Expanding Its Giving, JRA Marks Its ‘Bar Mitzvah’ Year


The Jewish Relief Agency lost a big fundraising opportunity when the snow got in its way. But the group is turning lemons into lemonAID.

Paul Gidaly has had an eventful and, at times, traumatic life in Europe, Israel and North America. The 88-year-old lived in Budapest when the Nazis invaded, spent time in a displaced persons camp in Vienna after the war, and lived in poverty-ridden neighborhoods in Israel. 
Gidaly, who now lives in Federation Housing in Northeast Philadelphia, said that from those experiences, “I know what is starving.”
He also knows how much an organization like the Jewish Relief Agency helps those who might otherwise have bare refrigerators and pantries. Since its founding 13 years ago, JRA has provided food for more than 4,000 people with the help of 15,000 volunteers.
The organization was slated to have a “Bar Mitzvah” fund­raising party on Dec. 8 until the first of this week’s snowstorms got in the way, forcing a cancellation.  The group, which lost a major fundraising opportunity because of the cancelation,  developed a special website, www.makinglemonaid.org, to launch a raffle and auction it had planned to hold at the event. 

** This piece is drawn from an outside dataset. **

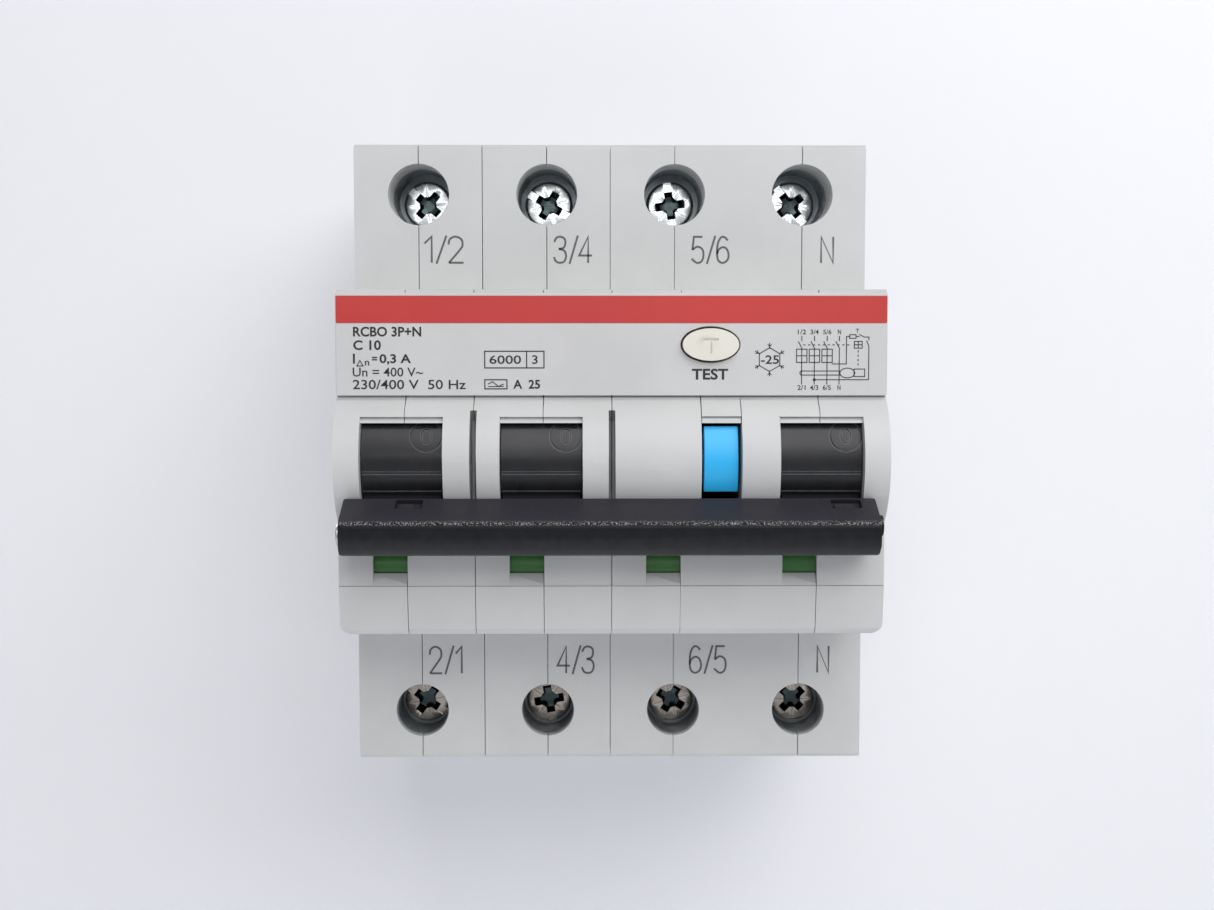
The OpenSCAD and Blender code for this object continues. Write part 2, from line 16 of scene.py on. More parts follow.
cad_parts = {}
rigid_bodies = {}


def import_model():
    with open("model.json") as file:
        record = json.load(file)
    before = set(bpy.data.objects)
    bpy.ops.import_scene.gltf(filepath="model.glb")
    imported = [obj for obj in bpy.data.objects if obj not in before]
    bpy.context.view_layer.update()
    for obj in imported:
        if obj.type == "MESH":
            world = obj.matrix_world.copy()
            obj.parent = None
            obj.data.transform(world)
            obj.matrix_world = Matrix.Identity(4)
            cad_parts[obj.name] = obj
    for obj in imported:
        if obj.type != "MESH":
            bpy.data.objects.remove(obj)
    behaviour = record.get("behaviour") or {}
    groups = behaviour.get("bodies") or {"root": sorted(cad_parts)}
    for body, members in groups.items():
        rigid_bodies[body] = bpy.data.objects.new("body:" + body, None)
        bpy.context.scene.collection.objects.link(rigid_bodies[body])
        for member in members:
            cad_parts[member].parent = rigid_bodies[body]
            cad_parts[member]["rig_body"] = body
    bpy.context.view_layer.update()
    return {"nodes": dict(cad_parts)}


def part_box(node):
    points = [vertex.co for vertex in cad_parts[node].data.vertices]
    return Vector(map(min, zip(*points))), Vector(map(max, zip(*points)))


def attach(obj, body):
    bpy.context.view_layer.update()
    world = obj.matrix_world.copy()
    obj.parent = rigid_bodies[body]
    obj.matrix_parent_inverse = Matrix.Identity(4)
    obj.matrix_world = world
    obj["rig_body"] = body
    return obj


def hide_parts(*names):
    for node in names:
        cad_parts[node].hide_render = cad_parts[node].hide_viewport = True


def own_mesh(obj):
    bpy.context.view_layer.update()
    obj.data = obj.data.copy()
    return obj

In bringing people boxes of staples — such as canned tuna, pasta and fresh produce, and around the holidays, cake, challah and grape juice — the nonprofit organization provides sustenance to those who need it most. But perhaps just as important as the boxes themselves are the volunteers of all ages delivering them — they serve as reminders to recipients that there are strangers who care.
In Gidaly’s apartment building, which houses some of the organization’s primary recipients — elderly people from the former Soviet Union — he said he sees boxes in front of many doors. He has both received assistance from and volunteered for the organization, helping to pack boxes. And after his wife died some years ago, he donated hundreds of items from her wardrobe to the agency, through its JRAid wing.
“It’s a great psychological help,” said Gidaly, who was trained as a bookkeeper before the advent of computers. When he moved to Canada and eventually the United States, he had to take jobs not in his field but at a car wash and as a school bus driver. 
The mental boost to recipients is part of what Marc Erlbaum had in mind in 2000 when he and Rabbi Menachem Schmidt of Chabad drove a ­U-Haul truck to a BJ’s Wholesale Club, loaded it up with food, packed it into boxes at the Chabad center in the Northeast and delivered them to 19 families around the area. The organization has since outgrown several warehouses and, more than a year ago, established delivery operations in Cherry Hill, Morristown, Pittsburgh, Chicago and Miami. 
Erlbaum said the organization intends to expand even more. As food costs continue to rise and lawmakers consider cuts to the Supplemental Nutrition Assistance Program, he expects the need for the services JRA provides to become greater. 
That’s why his group works so hard at fundraising, he said, “because we need to raise more money every year to accommodate the demand.”
The organization planned to use its 13th anniversary party at a hotel in King of Prussia in part to raise funds for the organization, but canceled when the weather continued to deteriorate on Sunday. Much of the food for the more than 500 people expected to attend had already been cooked, so Erlbaum and his brother Daniel picked up the trays and delivered them to St. John’s Hospice, a homeless shelter in Philadelphia.
On that snowy Sunday, the city, which, according to the Census Bureau, has more than 25 percent of its population living in poverty, had declared a Code Blue, which means shelters and city services expanded their support for homeless people.
“They definitely had lots of hungry folks, and they were extremely appreciative,” Marc Erlbaum said of the Center City shelter. Part of JRA’s effort, he said, is to build awareness of the poverty that exists in Philly.
The founder said he especially enjoys seeing the multiple generations of families who have made a habit of volunteering together at the agency’s warehouse.
Brian Newmark, his wife and two children have been boxing and delivering food each month for almost nine years now. For the last five years, they have delivered to an apartment building in West Philadelphia. They each take boxes to different floors and fight over who gets to deliver to an elderly Russian woman who always bakes something sweet for them.
“It’s something we all look forward to,” said Newmark, who lives in Villanova and helps foreign governments and corporations with their web presences. “It reminds us every month how fortunate we are.”
Dana Harris particularly appreciates the fresh potatoes, onions and carrots that come in her JRA parcel each month.The Northeast native moved from Jerusalem — where she had lived with an abusive husband — back to Philadelphia in 2010 with four small children.
The family initially crammed into her parents’ small two-bedroom apartment in the Northeast with blankets spread on the floor and children sleeping wherever they could find space.
But things have since settled down. Harris found a job at Congregation Beth Solo­mon Community Center. Her children started at Politz Hebrew Academy, with friends of her parents helping to pay tuition, and the family moved to an apartment in Rhawnhurst. 
“It inspires me to see how the Jewish people are working together to help each other,” she said of JRA. 
Harris said that now, with help from the agency, she and her children are “in a good place.”